To do: Write out each line exactly as it stands, please.

Dataset content:
════════════════════
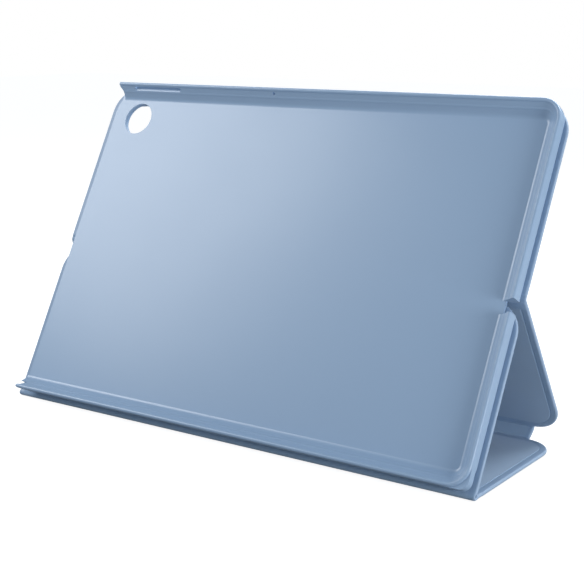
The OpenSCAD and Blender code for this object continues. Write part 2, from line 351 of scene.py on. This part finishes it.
def grainGroup():
    # fine leather-like grain: small cells broken up by noise, with the pits between them
    g, i, o = makeGroup("fineGrain", [("Cell Size", "NodeSocketFloat", 1600.0),
                                      ("Softness", "NodeSocketFloat", 0.5)],
                        [("Height", "NodeSocketFloat")])
    n = g.nodes
    coord = n.new("ShaderNodeTexCoord")
    warp = n.new("ShaderNodeTexNoise")
    warp.inputs["Scale"].default_value = 900
    warp.inputs["Detail"].default_value = 2
    add = n.new("ShaderNodeVectorMath")
    add.operation = "MULTIPLY_ADD"
    add.inputs[1].default_value = (0.0009, 0.0009, 0.0009)
    g.links.new(coord.outputs["Object"], warp.inputs["Vector"])
    g.links.new(warp.outputs["Color"], add.inputs[0])
    g.links.new(coord.outputs["Object"], add.inputs[2])
    cells = n.new("ShaderNodeTexVoronoi")
    cells.feature = "SMOOTH_F1"
    g.links.new(i.outputs["Cell Size"], cells.inputs["Scale"])
    g.links.new(i.outputs["Softness"], cells.inputs["Smoothness"])
    g.links.new(add.outputs[0], cells.inputs["Vector"])
    ramp = n.new("ShaderNodeMapRange")
    ramp.inputs["From Max"].default_value = 0.8
    ramp.inputs["To Min"].default_value = 1
    ramp.inputs["To Max"].default_value = 0
    g.links.new(cells.outputs["Distance"], ramp.inputs["Value"])
    g.links.new(ramp.outputs["Result"], o.inputs["Height"])
    return g


def driftGroup():
    # slow change of tone across a surface, and a faint mottling
    g, i, o = makeGroup("toneDrift", [("Color", "NodeSocketColor", (1, 1, 1, 1)),
                                      ("Shade", "NodeSocketColor", (0.5, 0.5, 0.5, 1)),
                                      ("Scale", "NodeSocketFloat", 9.0),
                                      ("Amount", "NodeSocketFloat", 0.1)],
                        [("Color", "NodeSocketColor"), ("Mask", "NodeSocketFloat")])
    n = g.nodes
    coord = n.new("ShaderNodeTexCoord")
    noise = n.new("ShaderNodeTexNoise")
    noise.inputs["Detail"].default_value = 3
    g.links.new(coord.outputs["Object"], noise.inputs["Vector"])
    g.links.new(i.outputs["Scale"], noise.inputs["Scale"])
    spread = n.new("ShaderNodeMapRange")
    spread.interpolation_type = "SMOOTHERSTEP"
    spread.inputs["From Min"].default_value = 0.2
    spread.inputs["From Max"].default_value = 0.8
    g.links.new(noise.outputs["Fac"], spread.inputs["Value"])
    times = n.new("ShaderNodeMath")
    times.operation = "MULTIPLY"
    g.links.new(spread.outputs["Result"], times.inputs[0])
    g.links.new(i.outputs["Amount"], times.inputs[1])
    mix = n.new("ShaderNodeMix")
    mix.data_type = "RGBA"
    g.links.new(times.outputs[0], mix.inputs["Factor"])
    g.links.new(i.outputs["Color"], mix.inputs["A"])
    g.links.new(i.outputs["Shade"], mix.inputs["B"])
    g.links.new(mix.outputs["Result"], o.inputs["Color"])
    g.links.new(spread.outputs["Result"], o.inputs["Mask"])
    return g


def napGroup():
    # brushed nap: short streaky fibres with soft brushed patches
    g, i, o = makeGroup("brushedNap", [("Fibre Scale", "NodeSocketFloat", 2600.0),
                                       ("Patch Scale", "NodeSocketFloat", 60.0)],
                        [("Height", "NodeSocketFloat"), ("Patches", "NodeSocketFloat")])
    n = g.nodes
    coord = n.new("ShaderNodeTexCoord")
    stretch = n.new("ShaderNodeMapping")
    stretch.inputs["Scale"].default_value = (0.35, 1.0, 1.0)
    g.links.new(coord.outputs["Object"], stretch.inputs["Vector"])
    fibre = n.new("ShaderNodeTexNoise")
    fibre.inputs["Detail"].default_value = 3
    g.links.new(stretch.outputs["Vector"], fibre.inputs["Vector"])
    g.links.new(i.outputs["Fibre Scale"], fibre.inputs["Scale"])
    patch = n.new("ShaderNodeTexNoise")
    patch.inputs["Detail"].default_value = 4
    g.links.new(coord.outputs["Object"], patch.inputs["Vector"])
    g.links.new(i.outputs["Patch Scale"], patch.inputs["Scale"])
    g.links.new(fibre.outputs["Fac"], o.inputs["Height"])
    g.links.new(patch.outputs["Fac"], o.inputs["Patches"])
    return g


fineGrain, toneDrift, brushedNap = grainGroup(), driftGroup(), napGroup()


def startMaterial(name):
    m = bpy.data.materials.new(name)
    m.use_nodes = True
    t = m.node_tree
    shader = next(n for n in t.nodes if n.type == "BSDF_PRINCIPLED")
    return m, t, shader


def addGroup(t, group, **values):
    node = t.nodes.new("ShaderNodeGroup")
    node.node_tree = group
    for key, value in values.items():
        node.inputs[key.replace("_", " ")].default_value = value
    return node


def bumpInto(t, shader, height, strength, distance):
    bump = t.nodes.new("ShaderNodeBump")
    bump.inputs["Strength"].default_value = strength
    bump.inputs["Distance"].default_value = distance
    t.links.new(height, bump.inputs["Height"])
    t.links.new(bump.outputs["Normal"], shader.inputs["Normal"])


def roughFrom(t, shader, mask, low, high):
    r = t.nodes.new("ShaderNodeMapRange")
    r.inputs["To Min"].default_value = low
    r.inputs["To Max"].default_value = high
    t.links.new(mask, r.inputs["Value"])
    t.links.new(r.outputs["Result"], shader.inputs["Roughness"])


plasticLook = {
    "color": (0.320, 0.455, 0.640, 1), "shade": (0.300, 0.430, 0.615, 1), "drift": 0.35,
    "roughLow": 0.30, "roughHigh": 0.33, "grainScale": 2600.0, "bump": 0.03,
}
skinLook = {
    "color": (0.275, 0.400, 0.575, 1), "shade": (0.245, 0.365, 0.535, 1), "drift": 0.45,
    "roughLow": 0.42, "roughHigh": 0.54, "grainScale": 1500.0, "bump": 0.16,
    # painted highlight: the paler blue laid on the skin near its edges stands in for light caught
    # on the rounded edges
    "edgeHighlightColor": (0.46, 0.58, 0.74, 1),
}
liningLook = {
    "color": (0.300, 0.430, 0.600, 1), "shade": (0.265, 0.390, 0.555, 1), "drift": 0.6,
    "bump": 0.25, "sheen": 0.5,
}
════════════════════
Solution:
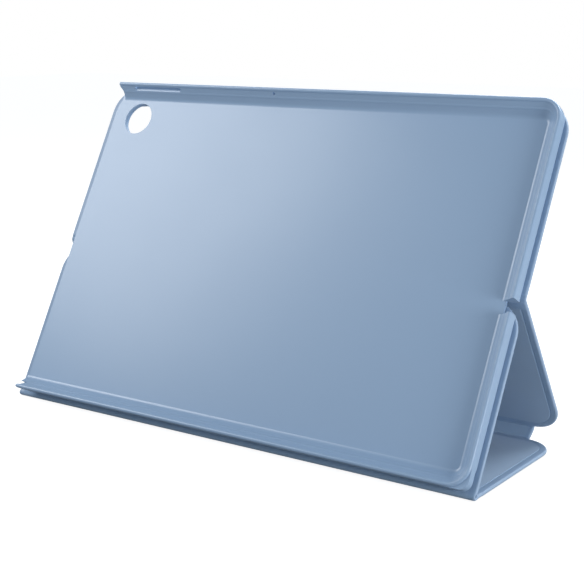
The OpenSCAD and Blender code for this object continues. Write part 2, from line 351 of scene.py on. This part finishes it.
def grainGroup():
    # fine leather-like grain: small cells broken up by noise, with the pits between them
    g, i, o = makeGroup("fineGrain", [("Cell Size", "NodeSocketFloat", 1600.0),
                                      ("Softness", "NodeSocketFloat", 0.5)],
                        [("Height", "NodeSocketFloat")])
    n = g.nodes
    coord = n.new("ShaderNodeTexCoord")
    warp = n.new("ShaderNodeTexNoise")
    warp.inputs["Scale"].default_value = 900
    warp.inputs["Detail"].default_value = 2
    add = n.new("ShaderNodeVectorMath")
    add.operation = "MULTIPLY_ADD"
    add.inputs[1].default_value = (0.0009, 0.0009, 0.0009)
    g.links.new(coord.outputs["Object"], warp.inputs["Vector"])
    g.links.new(warp.outputs["Color"], add.inputs[0])
    g.links.new(coord.outputs["Object"], add.inputs[2])
    cells = n.new("ShaderNodeTexVoronoi")
    cells.feature = "SMOOTH_F1"
    g.links.new(i.outputs["Cell Size"], cells.inputs["Scale"])
    g.links.new(i.outputs["Softness"], cells.inputs["Smoothness"])
    g.links.new(add.outputs[0], cells.inputs["Vector"])
    ramp = n.new("ShaderNodeMapRange")
    ramp.inputs["From Max"].default_value = 0.8
    ramp.inputs["To Min"].default_value = 1
    ramp.inputs["To Max"].default_value = 0
    g.links.new(cells.outputs["Distance"], ramp.inputs["Value"])
    g.links.new(ramp.outputs["Result"], o.inputs["Height"])
    return g


def driftGroup():
    # slow change of tone across a surface, and a faint mottling
    g, i, o = makeGroup("toneDrift", [("Color", "NodeSocketColor", (1, 1, 1, 1)),
                                      ("Shade", "NodeSocketColor", (0.5, 0.5, 0.5, 1)),
                                      ("Scale", "NodeSocketFloat", 9.0),
                                      ("Amount", "NodeSocketFloat", 0.1)],
                        [("Color", "NodeSocketColor"), ("Mask", "NodeSocketFloat")])
    n = g.nodes
    coord = n.new("ShaderNodeTexCoord")
    noise = n.new("ShaderNodeTexNoise")
    noise.inputs["Detail"].default_value = 3
    g.links.new(coord.outputs["Object"], noise.inputs["Vector"])
    g.links.new(i.outputs["Scale"], noise.inputs["Scale"])
    spread = n.new("ShaderNodeMapRange")
    spread.interpolation_type = "SMOOTHERSTEP"
    spread.inputs["From Min"].default_value = 0.2
    spread.inputs["From Max"].default_value = 0.8
    g.links.new(noise.outputs["Fac"], spread.inputs["Value"])
    times = n.new("ShaderNodeMath")
    times.operation = "MULTIPLY"
    g.links.new(spread.outputs["Result"], times.inputs[0])
    g.links.new(i.outputs["Amount"], times.inputs[1])
    mix = n.new("ShaderNodeMix")
    mix.data_type = "RGBA"
    g.links.new(times.outputs[0], mix.inputs["Factor"])
    g.links.new(i.outputs["Color"], mix.inputs["A"])
    g.links.new(i.outputs["Shade"], mix.inputs["B"])
    g.links.new(mix.outputs["Result"], o.inputs["Color"])
    g.links.new(spread.outputs["Result"], o.inputs["Mask"])
    return g


def napGroup():
    # brushed nap: short streaky fibres with soft brushed patches
    g, i, o = makeGroup("brushedNap", [("Fibre Scale", "NodeSocketFloat", 2600.0),
                                       ("Patch Scale", "NodeSocketFloat", 60.0)],
                        [("Height", "NodeSocketFloat"), ("Patches", "NodeSocketFloat")])
    n = g.nodes
    coord = n.new("ShaderNodeTexCoord")
    stretch = n.new("ShaderNodeMapping")
    stretch.inputs["Scale"].default_value = (0.35, 1.0, 1.0)
    g.links.new(coord.outputs["Object"], stretch.inputs["Vector"])
    fibre = n.new("ShaderNodeTexNoise")
    fibre.inputs["Detail"].default_value = 3
    g.links.new(stretch.outputs["Vector"], fibre.inputs["Vector"])
    g.links.new(i.outputs["Fibre Scale"], fibre.inputs["Scale"])
    patch = n.new("ShaderNodeTexNoise")
    patch.inputs["Detail"].default_value = 4
    g.links.new(coord.outputs["Object"], patch.inputs["Vector"])
    g.links.new(i.outputs["Patch Scale"], patch.inputs["Scale"])
    g.links.new(fibre.outputs["Fac"], o.inputs["Height"])
    g.links.new(patch.outputs["Fac"], o.inputs["Patches"])
    return g


fineGrain, toneDrift, brushedNap = grainGroup(), driftGroup(), napGroup()


def startMaterial(name):
    m = bpy.data.materials.new(name)
    m.use_nodes = True
    t = m.node_tree
    shader = next(n for n in t.nodes if n.type == "BSDF_PRINCIPLED")
    return m, t, shader


def addGroup(t, group, **values):
    node = t.nodes.new("ShaderNodeGroup")
    node.node_tree = group
    for key, value in values.items():
        node.inputs[key.replace("_", " ")].default_value = value
    return node


def bumpInto(t, shader, height, strength, distance):
    bump = t.nodes.new("ShaderNodeBump")
    bump.inputs["Strength"].default_value = strength
    bump.inputs["Distance"].default_value = distance
    t.links.new(height, bump.inputs["Height"])
    t.links.new(bump.outputs["Normal"], shader.inputs["Normal"])


def roughFrom(t, shader, mask, low, high):
    r = t.nodes.new("ShaderNodeMapRange")
    r.inputs["To Min"].default_value = low
    r.inputs["To Max"].default_value = high
    t.links.new(mask, r.inputs["Value"])
    t.links.new(r.outputs["Result"], shader.inputs["Roughness"])


plasticLook = {
    "color": (0.320, 0.455, 0.640, 1), "shade": (0.300, 0.430, 0.615, 1), "drift": 0.35,
    "roughLow": 0.30, "roughHigh": 0.33, "grainScale": 2600.0, "bump": 0.03,
}
skinLook = {
    "color": (0.275, 0.400, 0.575, 1), "shade": (0.245, 0.365, 0.535, 1), "drift": 0.45,
    "roughLow": 0.42, "roughHigh": 0.54, "grainScale": 1500.0, "bump": 0.16,
    # painted highlight: the paler blue laid on the skin near its edges stands in for light caught
    # on the rounded edges
    "edgeHighlightColor": (0.46, 0.58, 0.74, 1),
}
liningLook = {
    "color": (0.300, 0.430, 0.600, 1), "shade": (0.265, 0.390, 0.555, 1), "drift": 0.6,
    "bump": 0.25, "sheen": 0.5,
}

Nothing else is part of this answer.